Açıklanan esaslar hafta tatili çalışması yönünden de geçerlidir. Tanıklar davacının ... Kültür Merkezinde çalıştığı döneme ilişkin bilgi sahibi olmadığı halde, davacının tüm çalışma döneminde ayda iki hafta tatilinde çalıştığı kabul edilerek hafta tatili ücreti hesaplanması isabetsizdir.
Ayrıca dosyada imzasız da olsa puantaj kayıtları bulunmakta olup, bu kayıtlara yönelik olarak olumlu veya olumsuz herhangi bir değerlendirme yapılmadan sonuca varılması da yerinde görülmemiştir.

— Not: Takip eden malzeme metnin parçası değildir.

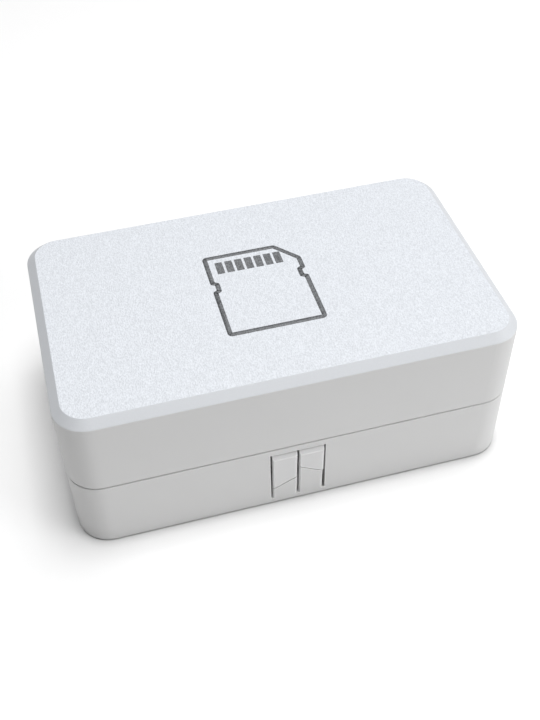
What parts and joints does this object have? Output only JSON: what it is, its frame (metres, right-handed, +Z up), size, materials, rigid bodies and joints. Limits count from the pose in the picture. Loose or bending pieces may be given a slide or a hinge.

Mahkemece eksik inceleme ve araştırma ile karar verilmesi hatalı olup, kararın bu sebeple bozulması gerekmiştir.
3-Davacının yıllık ücretli izne hak kazanıp kazanmadığı bir başka uyuşmazlık konusudur.
Mahkemece davacının beş yıllık çalışma süresi içinde hiç yıllık izin kullanmadığı kabul edilerek, 70 gün tutarında izin ücreti hüküm altına alınmıştır. Ne var ki, davacı dava dilekçesinde “yıllık izinlerinin hepsini kullanmadığını” beyan etmiştir. Davacının bu beyanı karşısında Hukuk Muhakemeleri Kanununun 31. maddesine göre araştırma yapılması zorunludur. Bu itibarla davacı asil çağrılarak, dava dilekçesindeki beyanı da sorulmak suretiyle yıllık izin kullanıp kullanmadığı, kullanmamış ise hangi döneme ilişkin iznini kullanmadığı gibi hususlar açıklığa kavuşturulmalı, sonucuna göre yıllık ücretli izin alacağına hak kazanıp kazanmadığı belirlenmelidir. Belirtilen yönler nazara alınmadan eksik inceleme ile karar verilmesi bozma sebebidir.
Sonuç: Temyiz olunan hükmün yukarıda açıklanan sebeplerden BOZULMASINA, peşin alınan temyiz harcının istek halinde ilgiliye iadesine, 24.09.2019 tarihinde oybirliği ile karar verildi.